Irish Times and Dublin Review of Books reviews of Helena Molony A Radical Life by Catriona Crowe and Pádraig Yeates

There is a considered and lengthy review of Helena Molony: A Radical Life, 1883-1967 by Pádraig Yeates  in  July’s Dublin Review of Books.

See http://www.drb.ie/essays/selfless-radical

  ” a book that has done more to rehabilitate its subject than anything else written over the past half-century.”
” There is no one better qualified to write her life than Nell Regan, who published what Senia Pašeta has described as “a pioneering biographical essay on Molony” in 2001. That was the fruit of a decade’s intermittent research and meant, crucially, that, in Nell’s own words, “I was lucky enough to be doing my initial research at a time when there were still people alive who had known her”, such as Francis Stuart, Louie Coghlan O’Brien and Finian Czira. She was writing about someone who was the proverbial handshake away and a poet’s insight made that link all the more palpable.”

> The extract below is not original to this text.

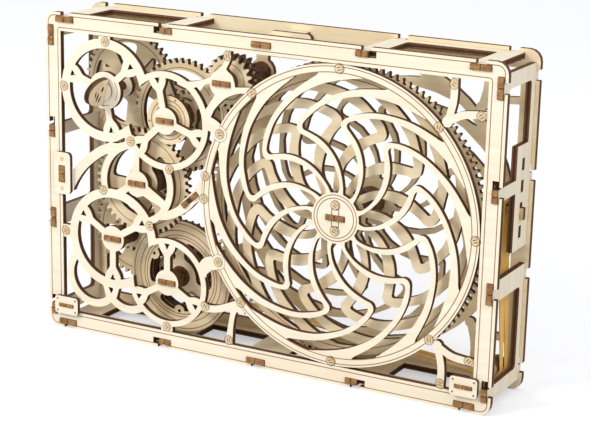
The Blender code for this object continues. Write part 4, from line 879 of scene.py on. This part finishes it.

In May, following on from the launch at Liberty Hall, there was a substantial review by Catriona Crowe in the Books section of the Irish Times,

https://www.irishtimes.com/culture/books/helena-molony-a-radical-life-review-fleshing-out-a-complicated-woman-1.3082767

“This first biography of Molony fleshes out our knowledge of this complicated woman and joins a number of other biographies of women activists during these years whose lives are being excavated by a new generation of historians of Irish women, building on the pioneering work of Margaret Ward’s Unmanageable Revolutionaries and Mary Jones’s These Obstreperous Lassies, published in 1983 and 1988. The decade of centenaries has brought a welcome focus on women involved in feminism, nationalism, militarism, pacifism and socialism during the period.”

Podcast of Sunday Miscellany, RTE Radio 1, 30 April 2017

Delighted to have a piece in this broadcast about the first commemoration of Easter 1916. Great timing as it was also the weekend of the launch of Helena Molony: A Radical Life in Liberty Hall.